About Grilling Borders
The unfixed and unknown fluid state of invisible borders, are like organisms that transforms with different contexts and conditions. The Chinese character “烤” (kǎo) is used as a homophone for “考” (kǎo), which means “to investigate” or “to excavate”. It points to the meaning of textual research and excavation, and on the other hand, borrows its connotations of heat and the gathering of heat and temperature. In the late 19th century, photographic imaging and development techniques often resulted in overexposure or even combustion due to excessive contact between the single-frame image on the film and fire or light, ultimately leading to the destruction and even death of the image. The fluidity of “borders” and the gathering characteristics of “grilling” seem to be a paradox, but fluidity and gathering also happen to form organic, non-fixed, and meaningful multiple combinations through the dynamics of the two, echoing and unfolding the notion of “border” as something organic. Through the fluidity of the “border” and the unstable scene formed by the idea of “grilling”, Grilling Borders focuses on the dialectic of border imaging, launching an exploration journey of the boundaries of geopolitics, skin color, nationality, nature, and images.

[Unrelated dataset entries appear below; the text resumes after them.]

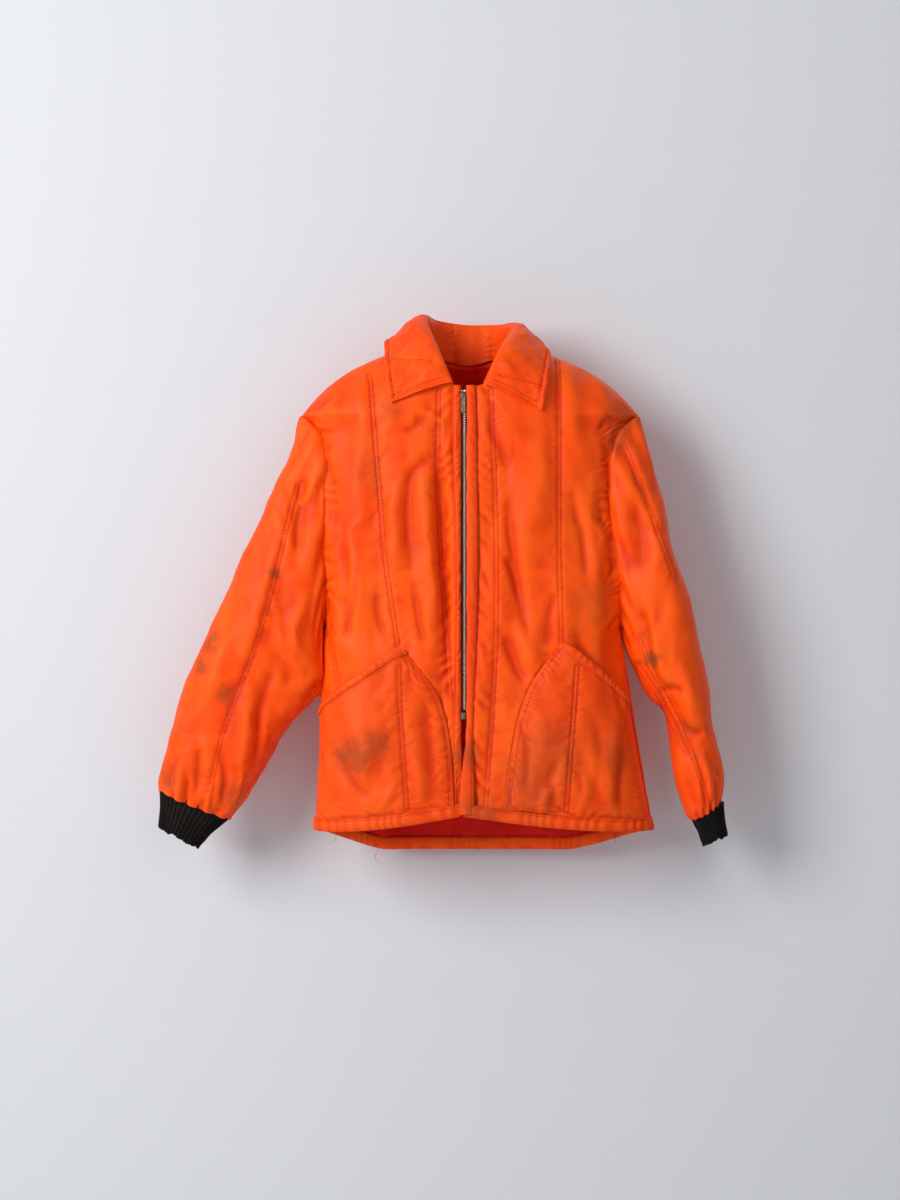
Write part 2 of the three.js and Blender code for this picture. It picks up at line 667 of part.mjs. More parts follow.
const stand = collarSheet(seamCurve, rollCurve, -0.96, 0.96, 0);
const standInner = -STAND_LAYER - GAP;
piece("collar_stand", slab(stand, 20, 2, 0, -STAND_LAYER), shellCloth);
piece("collar_stand_facing", slab(stand, 20, 2, standInner, standInner - STAND_LAYER), shellCloth);

// Three layers of the leaf, from the side that lies on the chest to the side that shows.
const leafLay = [
  { name: "undercollar", material: shellCloth },
  { name: "collar_interlining", material: interlining },
  { name: "collar_leaf", material: shellCloth },
];
const leaf = collarSheet(rollCurve, edgeCurve, -1, 1, LEAF_BULGE);
leafLay.forEach(({ name, material }, order) => {
  const inner = COLLAR_LIFT + order * (LEAF_LAYER + GAP);
  piece(name, slab(leaf, 26, 4, inner + LEAF_LAYER, inner), material);
});

export default jacket;
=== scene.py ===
import json
import math

import bpy
import numpy as np
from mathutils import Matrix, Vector
from mathutils.bvhtree import BVHTree


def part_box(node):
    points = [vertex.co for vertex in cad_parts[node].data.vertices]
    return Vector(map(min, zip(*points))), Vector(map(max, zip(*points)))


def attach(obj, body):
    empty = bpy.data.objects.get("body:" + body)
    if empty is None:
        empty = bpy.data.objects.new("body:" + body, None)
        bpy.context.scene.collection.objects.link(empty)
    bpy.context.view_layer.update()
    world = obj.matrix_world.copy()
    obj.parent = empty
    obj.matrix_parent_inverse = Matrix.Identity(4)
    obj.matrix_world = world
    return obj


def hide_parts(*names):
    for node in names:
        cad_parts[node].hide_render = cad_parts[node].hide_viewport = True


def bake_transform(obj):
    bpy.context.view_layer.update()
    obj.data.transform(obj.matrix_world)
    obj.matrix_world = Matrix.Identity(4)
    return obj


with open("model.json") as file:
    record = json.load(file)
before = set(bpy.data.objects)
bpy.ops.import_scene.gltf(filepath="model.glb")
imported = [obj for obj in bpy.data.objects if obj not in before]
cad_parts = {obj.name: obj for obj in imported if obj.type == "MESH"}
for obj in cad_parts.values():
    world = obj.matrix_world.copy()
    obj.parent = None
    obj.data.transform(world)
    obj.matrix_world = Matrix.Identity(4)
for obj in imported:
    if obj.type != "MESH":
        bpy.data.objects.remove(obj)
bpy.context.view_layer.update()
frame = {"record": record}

# A quilted blaze orange jacket, hanging as on a coat hanger. Shapes are worked out in millimetres in the
# frame's axes (+X the wearer's left, -Y the front, +Z up) and turned to metres when a mesh is made.
MM = 0.001


def span(node):
    """Lowest and highest corner of a CAD node, in millimetres."""
    low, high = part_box(node)
    return np.array(low) / MM, np.array(high) / MM


def joint_place(name):
    found = next(j for j in frame["record"]["behaviour"]["joints"] if j["name"] == name)
    return np.array(found["pos_m"]) / MM


# ---------- sizes taken from the frame ----------

SEAM = 0.1  # half the gap between the front and the back at a seam
TIP = {-1: -joint_place("right_sleeve_swing")[0], 1: joint_place("left_sleeve_swing")[0]}
TIP_Z = joint_place("left_sleeve_swing")[2]
HEM_HALF = {-1: -span("right_front_shell")[0][0] - 17, 1: span("left_front_shell")[1][0]}
FRONT_DEPTH = -span("left_front_shell")[0][1] - 0.6
BACK_DEPTH = span("back_shell")[1][1] - 0.6
BACK_HEM_Z = span("back_shell")[0][2]
SIDE_HEM_Z = span("left_front_shell")[0][2]
FRONT_HEM_Z = span("left_front_placket")[0][2]
ZIP_X = (span("zip_slider")[0][0] + span("zip_slider")[1][0]) / 2
ZIP_Y = (span("left_zip_tape")[0][1] + span("left_zip_tape")[1][1]) / 2
ZIP_TOP = span("left_zip_tape")[1][2]
ZIP_END = span("zip_retainer_box")[0][2]
NECK_HALF = 72.0
NECK_Z = 8.0
NECK_BACK_Z = -16.0
UNDERARM_Z = -390.0
QUILT = 8.6  # shell, wadding and lining together
HEM_BAND = 16.0


# ---------- curves, noise and folds ----------

def mix(a, b, t):
    return a + (b - a) * t


def smooth(value, low, high):
    """0 below low, 1 above high, and an S-curve between."""
    t = np.clip((value - low) / (high - low), 0, 1)
    return t * t * (3 - 2 * t)


def bell(distance, width):
    return np.exp(-((distance / width) ** 2))


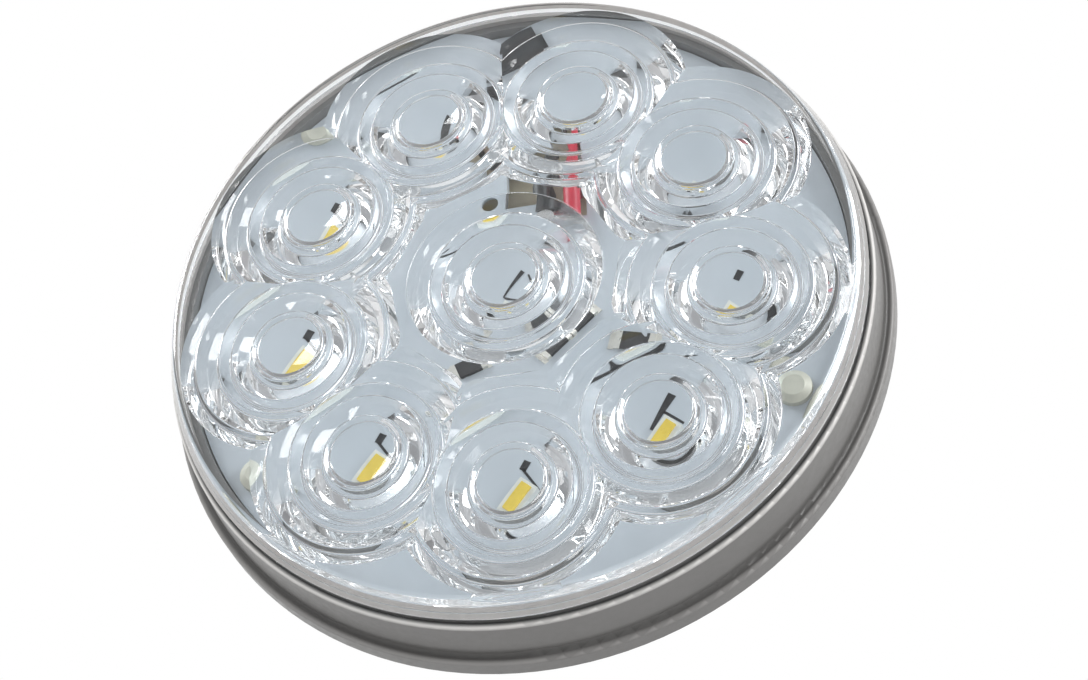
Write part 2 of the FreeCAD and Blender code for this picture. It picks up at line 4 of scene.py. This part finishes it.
import bmesh
import bpy
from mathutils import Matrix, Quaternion, Vector


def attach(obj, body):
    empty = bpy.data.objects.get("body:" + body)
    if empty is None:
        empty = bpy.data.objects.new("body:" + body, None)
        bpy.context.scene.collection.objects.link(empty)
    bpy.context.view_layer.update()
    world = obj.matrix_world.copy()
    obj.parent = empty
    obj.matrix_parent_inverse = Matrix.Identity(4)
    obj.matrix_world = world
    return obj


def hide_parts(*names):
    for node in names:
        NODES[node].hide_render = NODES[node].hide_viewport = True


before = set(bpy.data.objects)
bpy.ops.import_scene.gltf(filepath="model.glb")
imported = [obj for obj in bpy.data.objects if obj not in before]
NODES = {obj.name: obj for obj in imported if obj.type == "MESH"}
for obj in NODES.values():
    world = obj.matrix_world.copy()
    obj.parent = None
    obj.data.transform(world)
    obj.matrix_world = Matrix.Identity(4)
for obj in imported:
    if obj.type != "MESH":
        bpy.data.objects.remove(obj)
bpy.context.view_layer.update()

MM = 0.001

# Sizes in millimetres, in the lamp's own axes: +z is the way it shines, y is up. They repeat the CAD's,
# except those of the marks and of the chips' ends, which are only here.
PITCH = 32.9
OPTICS = 9
HALF_STEP = math.pi / OPTICS
TINY = 1e-9
FIRST_DEG = 270.0
LENS_FRONT = 18.7
CROWN = 2.5
PLATE_THICK = 2.4
SHOULDER_RADIUS = 50.5
LENS_RADIUS = 51.95
LENS_ROUND = 0.9
LENS_EDGE = 12.7
LENS_FOOT = 11.9
WALL_INNER = 50.1
BOARD_TOP = 9.4
FLANGE_RADIUS = 54.5
FLANGE_THICK = 3.2
BARREL_FOOT_RADIUS = 53.1
RIM_RADIUS = 52.7
RIM_HEIGHT = 11.0
DOME_HEIGHT = 0.35
# radii where an optic's rings stand on the plate, outwards from its dome, and how deep each ring reaches
RING_FEET = (4.7, 5.9, 9.0, 11.1, 14.6, 17.0)
RING_DEPTHS = (1.2, 2.6, 3.8, 2.4, 1.8)
DOME_RADIUS = RING_FEET[0]
MIDDLE_RADIUS = RING_FEET[-2]
OPTIC_RADIUS = RING_FEET[-1]
WALL_DRAFT = 0.4
TIP_ROUND = 0.15
CHIP_LENGTH = 5.0
CHIP_WIDTH = 2.5
CHIP_END_START = 1.75
CHIP_END_THICK = 0.63
SOLDER_REACH = 0.7
SOLDER_THICK = 0.12
MARK_THICK = 0.05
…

Taiwan, located on the border between the South Sea and the East Sea, has been developing interactions with Southeast Asia region following the flow of monsoon since a long time ago. The path for Grilling Borders: 2024/2025 Art-Actor Network follows the trajectory and season of the monsoon, re-opening the possible imagination on borders between Taiwan, Indonesia and Malaysia.